Même si Le jardin de verre est un chouia en deçà, ça sera déjà exceptionnel!
Bizarrement, comme LadyDoubleH, la première phrase m’a refroidi mais bon tu sais qu’avec Karen ça passe pas, et ce genre non plus mais en même temps, je me souviens de ton enthousiasme. Du coup, je vais plutôt l’emprunter et voir si ça passe ou ça casse !
Ça pourrait passer, je pense. Mais avec toi, j’ai souvent un doute!
Oh la la, ça donne envie d’en savoir plus. Cette écriture a tout pour me plaire, je suis déjà touchée par la première phrase. Et cette couverture… il est noté, merci !!

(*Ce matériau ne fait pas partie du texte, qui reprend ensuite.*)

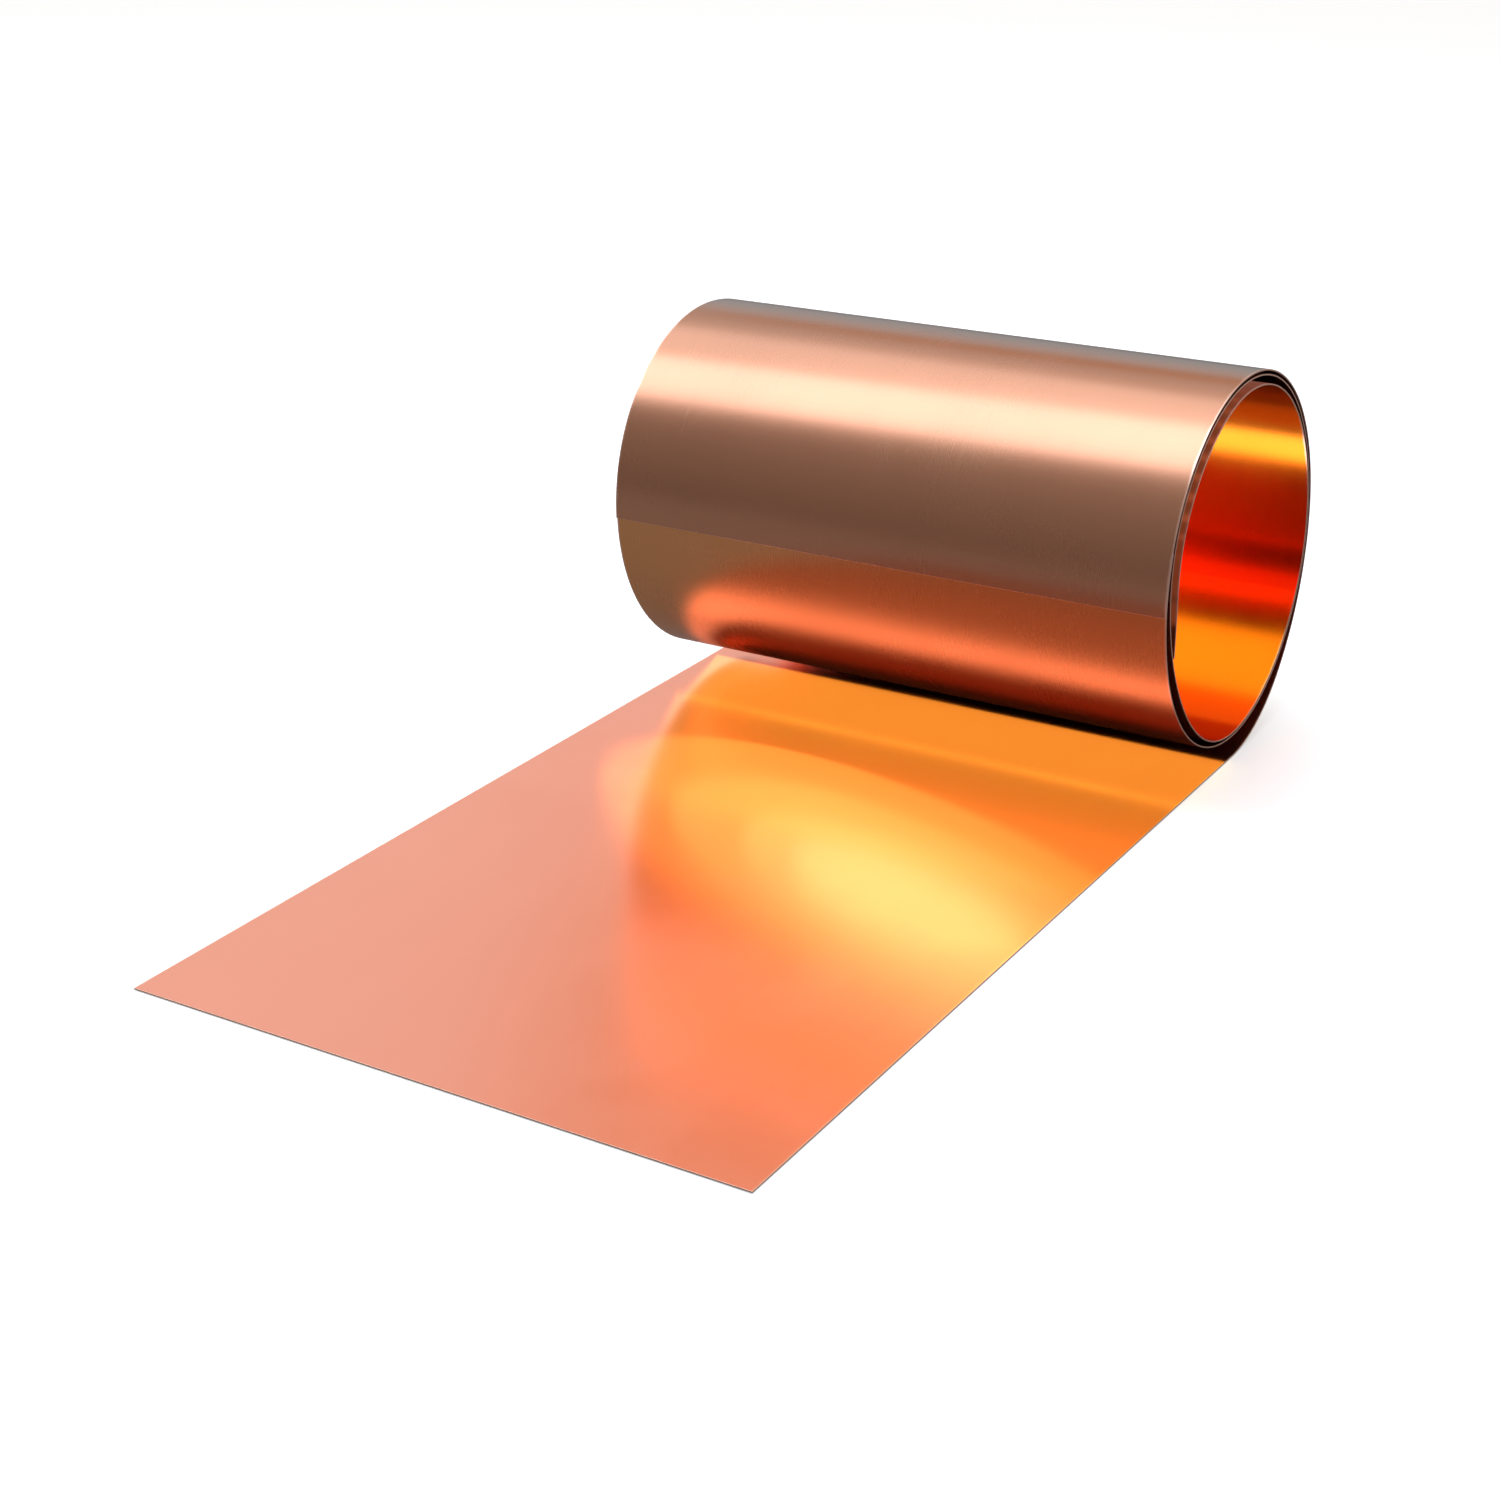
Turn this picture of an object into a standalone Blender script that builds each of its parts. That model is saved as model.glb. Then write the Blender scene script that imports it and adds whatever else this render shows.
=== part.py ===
"""Copper foil roll: one strip of rolled copper foil.

The strip's outer end is run out flat on the floor. Behind it the strip rises and is coiled, nearly
three turns, into a loose open roll. Part way down the front of the outer turn two lengths of foil
are lap-joined. The innermost turn stands off the turn outside it over the top and the front, and
its free end rests back against that turn.

The strip's section lies in the YZ plane, and the strip is as wide as the roll is long, along X.
A point of the section is given by the heading of the strip there: 0 degrees runs back along the
floor, 90 climbs behind the roll, 180 comes forward over the top, 270 goes down the front, and so on.
Units are metres.
"""
import math

import bpy
from mathutils import Matrix

FOIL_WIDTH = 0.200
FOIL_THICKNESS = 0.0005

# Flat run, from the square-cut outer end to the line where the foil lifts off the floor.
RUN_OUT_LENGTH = 0.305

# The outer turn is an oval of quarter bends.
TOP_FRONT_BEND = 0.0595
LOWER_FRONT_BEND = 0.0640
LIFT_OFF_BEND = 0.0540  # first eighth of a turn, off the floor
UNDER_ROLL_GAP = 0.0075  # from the floor to the middle of the foil at the roll's lowest point

# Each turn lies inside the one before it, this far from it where they are pressed together.
PRESSED_GAP = 0.0005

# Below the front, the second turn sags away from the outer turn and opens a crescent.
CRESCENT_START = 600.0
CRESCENT_END = 722.0
CRESCENT_DEPTH = 0.0038

# The innermost turn stands off over the top and the front, and its free end comes back out.
STAND_OFF_START = 815.0
STAND_OFF_PEAK = 975.0
INNER_END = 1008.0
STAND_OFF_DEPTH = 0.0050
STAND_OFF_AT_END = 0.0

# Lap joint: the outer length ends at this heading and covers the inner length for LAP_LENGTH.
LAP_EDGE = 272.0
LAP_LENGTH = 0.020

# Longest step between the section's points round a bend, in degrees.
BEND_STEP = 4.0

COPPER_COLOUR = (0.78, 0.34, 0.17, 1.0)


def clear_scene():
    for old in list(bpy.data.objects):
        bpy.data.objects.remove(old, do_unlink=True)


def arc_points(start, end_heading, radius):
    """Points after start, (y, z, heading), along an arc that is tangent to it."""
    y, z, heading = start
    steps = math.ceil((end_heading - heading) / BEND_STEP - 1e-9)
    centre_y = y - radius * math.sin(math.radians(heading))
    centre_z = z + radius * math.cos(math.radians(heading))
    points = []
    for step in range(1, steps + 1):
        angle = heading + (end_heading - heading) * step / steps
        turned = math.radians(angle)
        points.append((centre_y + radius * math.sin(turned), centre_z - radius * math.cos(turned), angle))
    return points


def offset(point, distance):
    """The point moved off the middle line: outwards, or inwards where distance is negative."""
    y, z, heading = point
    turned = math.radians(heading)
    return (y + distance * math.sin(turned), z - distance * math.cos(turned), heading)


def outer_turn():
    """Lift-off, the rise behind the roll, and round to the back again."""
    pitch = FOIL_THICKNESS + PRESSED_GAP
    back_top_bend = LOWER_FRONT_BEND + pitch / 2
    lower_back_bend = TOP_FRONT_BEND - pitch / 2
    back_height = UNDER_ROLL_GAP + TOP_FRONT_BEND + LOWER_FRONT_BEND - back_top_bend
    eighth = math.cos(math.radians(45))
    rise_bend = (back_height - FOIL_THICKNESS / 2 - LIFT_OFF_BEND * (1 - eighth)) / eighth
    bends = (
        (45.0, LIFT_OFF_BEND),
        (90.0, rise_bend),
        (180.0, back_top_bend),
        (270.0, TOP_FRONT_BEND),
        (360.0, LOWER_FRONT_BEND),
        (450.0, lower_back_bend),
    )
    points = [(0.0, FOIL_THICKNESS / 2, 0.0)]
    for end_heading, radius in bends:
        points += arc_points(points[-1], end_heading, radius)
    return points


def turn_gap(heading):
    """Clear gap between the strip at this heading and the turn outside it."""
    gap = PRESSED_GAP
    if CRESCENT_START < heading < CRESCENT_END:
        share = (heading - CRESCENT_START) / (CRESCENT_END - CRESCENT_START)
        gap += CRESCENT_DEPTH * math.sin(math.pi * share) ** 2
    if STAND_OFF_START < heading <= STAND_OFF_PEAK:
        share = (heading - STAND_OFF_START) / (STAND_OFF_PEAK - STAND_OFF_START)
        gap += STAND_OFF_DEPTH * math.sin(math.pi / 2 * share) ** 2
    if heading > STAND_OFF_PEAK:
        share = (heading - STAND_OFF_PEAK) / (INNER_END - STAND_OFF_PEAK)
        gap += STAND_OFF_DEPTH - (STAND_OFF_DEPTH - STAND_OFF_AT_END) * share ** 3
    return gap


def point_at(points, heading):
    """The middle line's point at any heading, between two of its points."""
    for before, after in zip(points, points[1:]):
        if before[2] <= heading <= after[2]:
            share = (heading - before[2]) / (after[2] - before[2])
            return tuple(a + (b - a) * share for a, b in zip(before, after))
    raise ValueError("no point at this heading")


def middle_line():
    """The strip's middle line from lift-off to the free inner end, as (y, z, heading)."""
    points = outer_turn()
    steps = math.ceil((INNER_END - points[-1][2]) / BEND_STEP)
    start = points[-1][2]
    for step in range(1, steps + 1):
        heading = start + (INNER_END - start) * step / steps
        y, z, _ = point_at(points, heading - 360.0)
        points.append(offset((y, z, heading), -FOIL_THICKNESS - turn_gap(heading)))
    return points


def split(points, heading):
    """The points up to a heading and those from it on, both with the point at the heading."""
    place = point_at(points, heading)
    before = [point for point in points if point[2] < heading - 1e-6]
    after = [point for point in points if point[2] > heading + 1e-6]
    return before + [place], [place] + after


def strip_section():
    """Outline of the strip's section, (y, z): along its outer face and back along its inner face.

    Up to the lap edge the outer length is centred on the middle line. The inner length starts
    under it, one thickness further in, and goes on to the free inner end.
    """
    line = middle_line()
    half = FOIL_THICKNESS / 2
    outer_end = (line[0][0] - RUN_OUT_LENGTH, line[0][1], 0.0)
    lap_degrees = math.degrees(LAP_LENGTH / TOP_FRONT_BEND)
    above_edge, below_edge = split(line, LAP_EDGE)
    before_lap, from_lap = split(line, LAP_EDGE - lap_degrees)
    outer_face = [offset(point, half) for point in [outer_end] + above_edge]
    outer_face += [offset(point, -half) for point in below_edge]
    inner_face = [offset(point, -half) for point in [outer_end] + before_lap]
    inner_face += [offset(point, -half - FOIL_THICKNESS) for point in from_lap]
    outline = [(y, z) for y, z, _ in outer_face + inner_face[::-1]]
    middle = (min(y for y, _ in outline) + max(y for y, _ in outline)) / 2
    return [(y - middle, z) for y, z in outline]


def copper_material():
    material = bpy.data.materials.new("copper")
    material.use_nodes = True
    shader = material.node_tree.nodes["Principled BSDF"]
    shader.inputs["Base Color"].default_value = COPPER_COLOUR
    shader.inputs["Metallic"].default_value = 1.0
    shader.inputs["Roughness"].default_value = 0.3
    return material


def make_foil(collection):
    """The strip: its section as a flat outline, as thick as the strip is wide."""
    outline = strip_section()
    curve = bpy.data.curves.new("copper_foil", "CURVE")
    curve.dimensions = "2D"
    curve.fill_mode = "BOTH"
    curve.extrude = FOIL_WIDTH / 2
    spline = curve.splines.new("POLY")
    spline.points.add(len(outline) - 1)
    for point, (y, z) in zip(spline.points, outline):
        point.co = (y, z, 0.0, 1.0)
    spline.use_cyclic_u = True
    curve.materials.append(copper_material())
    foil = bpy.data.objects.new("copper_foil", curve)
    # The outline's x, y and thickness stand along the part's Y, Z and X.
    foil.matrix_world = Matrix(((0, 0, 1, 0), (1, 0, 0, 0), (0, 1, 0, 0), (0, 0, 0, 1)))
    collection.objects.link(foil)


def main():
    clear_scene()
    collection = bpy.data.collections.new("copper_foil_roll")
    bpy.context.scene.collection.children.link(collection)
    make_foil(collection)


main()
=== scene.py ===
"""Copper foil roll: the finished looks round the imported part.

One strip of rolled copper foil, made of two lengths that are lap-joined part way down the front of
the roll. The outer length is run out flat on the floor, rises behind the roll and comes over the
top to the lap. The inner length starts under the lap and is coiled on inwards, nearly two turns,
to its free end. Both are drawn out of one edge along the strip's middle line, and are given their
thickness and their slit edges by modifiers. Units are metres.
"""

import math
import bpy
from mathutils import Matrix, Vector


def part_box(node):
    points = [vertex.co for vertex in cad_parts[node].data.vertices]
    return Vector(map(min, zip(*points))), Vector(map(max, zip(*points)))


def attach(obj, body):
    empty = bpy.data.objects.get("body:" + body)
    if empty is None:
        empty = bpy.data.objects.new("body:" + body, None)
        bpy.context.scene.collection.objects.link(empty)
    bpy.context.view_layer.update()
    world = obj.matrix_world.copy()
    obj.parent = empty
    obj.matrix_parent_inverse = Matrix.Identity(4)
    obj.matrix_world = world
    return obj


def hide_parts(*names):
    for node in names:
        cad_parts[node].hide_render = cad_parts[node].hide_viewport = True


bl_info = {
    "name": "Copper foil roll",
    "version": (1, 0, 0),
    "blender": (4, 5, 0),
    "location": "3D View > Sidebar > Foil roll",
    "description": "Builds a loose roll of copper foil with its end run out flat",
    "category": "Add Mesh",
}

import bpy
from mathutils import Matrix, Vector

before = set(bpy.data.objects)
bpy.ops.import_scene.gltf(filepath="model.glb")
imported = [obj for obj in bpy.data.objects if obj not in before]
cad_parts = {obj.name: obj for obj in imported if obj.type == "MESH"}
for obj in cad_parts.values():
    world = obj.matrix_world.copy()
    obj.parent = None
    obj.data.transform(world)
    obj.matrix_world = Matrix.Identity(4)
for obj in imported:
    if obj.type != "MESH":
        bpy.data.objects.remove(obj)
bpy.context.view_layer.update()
FOIL_LOW, FOIL_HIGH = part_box("copper_foil")

# Bevelled slit edge, and the hair of air that is left between the two lengths in the lap.
EDGE_ROUND = 0.00009
LAP_AIR = 0.00003

# Longest step between two rows of the strip's mesh round a bend, in degrees.
BEND_STEP = 2.0

# Rounding that a heading may carry, and the least step between two rows' headings, in degrees.
ROUNDING = 0.000001
LEAST_STEP = 0.001

# Rows of the flat run, and columns across the strip.
FLAT_ROWS = 24
COLUMNS = 8

# A length's material slots, after the inner face's slot 0.
OUTER_FACE, CUT_EDGE = 1, 2

# Depth of the rolling grain, how much of the wide lines shows in it, and how rough it is.
GRAIN_DEPTH = 0.00000015
WIDE_LINES_SHARE = 0.6
GRAIN_ROUGHNESS = 0.02

# Shade of the faint bands across the strip.
BAND_SHADE = 1.04

# The floor: its size, its clearance under the foil, its tone in reflections, and how far it is
# lifted towards white for the camera.
FLOOR_SIZE = 12.0
FLOOR_CLEARANCE = 0.0002
FLOOR_IN_REFLECTIONS = 0.30
FLOOR_LIFT = 0.45

# Rays under this depth have been reflected no more than once.
FIRST_REFLECTION = 2.5

WHITE = (1.0, 1.0, 1.0)
COOL_WHITE = (0.70, 0.83, 1.0)
WARM_BOARD = (0.76, 0.37, 0.15)
AMBER = (1.0, 0.62, 0.08)
SALMON = (1.0, 0.5, 0.45)

# Where the glow in front of the roll hangs, and how far its ellipses are turned.
GLOW_X, GLOW_Z, GLOW_TURN = 0.014, 0.049, -9.0

# Lamps in the mouth of the gap outside the innermost turn: headings, place, size and power.
GAP_MOUTH_HEADINGS = range(516, 644, 8)
GAP_MOUTH_X = 0.093
GAP_MOUTH_INSET = 0.0010
GAP_MOUTH_SIZE = (0.012, 0.011)
GAP_MOUTH_POWER = 0.00008


# ---------------------------------------------------------------------------------------------
# Sizes and colours
# ---------------------------------------------------------------------------------------------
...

Celui-là, je te le dis, il a tout pour te faire chavirer. L’écriture t’emportera et… l’histoire ne peut que te renverser. Tsé, relation ado-maman…
Il est commandé !! Merci déjà…
Tu me remercieras après l’avoir lu?
C’est stressant en titi, cette attente du verdict!
Tu n’as plus aucune raison d’hésiter. C’est à lire, du début à la toute fin!
Je me laisse tenter sans hésitation.
Ça me fait plaisir de te retrouver ici. Tu fais bien de te laisser tenter! Celui-là, il est trop méconnu et c’est un grand dommage, tant pour l’histoire que pour la façon dont elle est enrobée.
C’est une belle façon de le mettre en avant aussi !
Tu as bien raison. Je n’aurais pas pu faire mieux!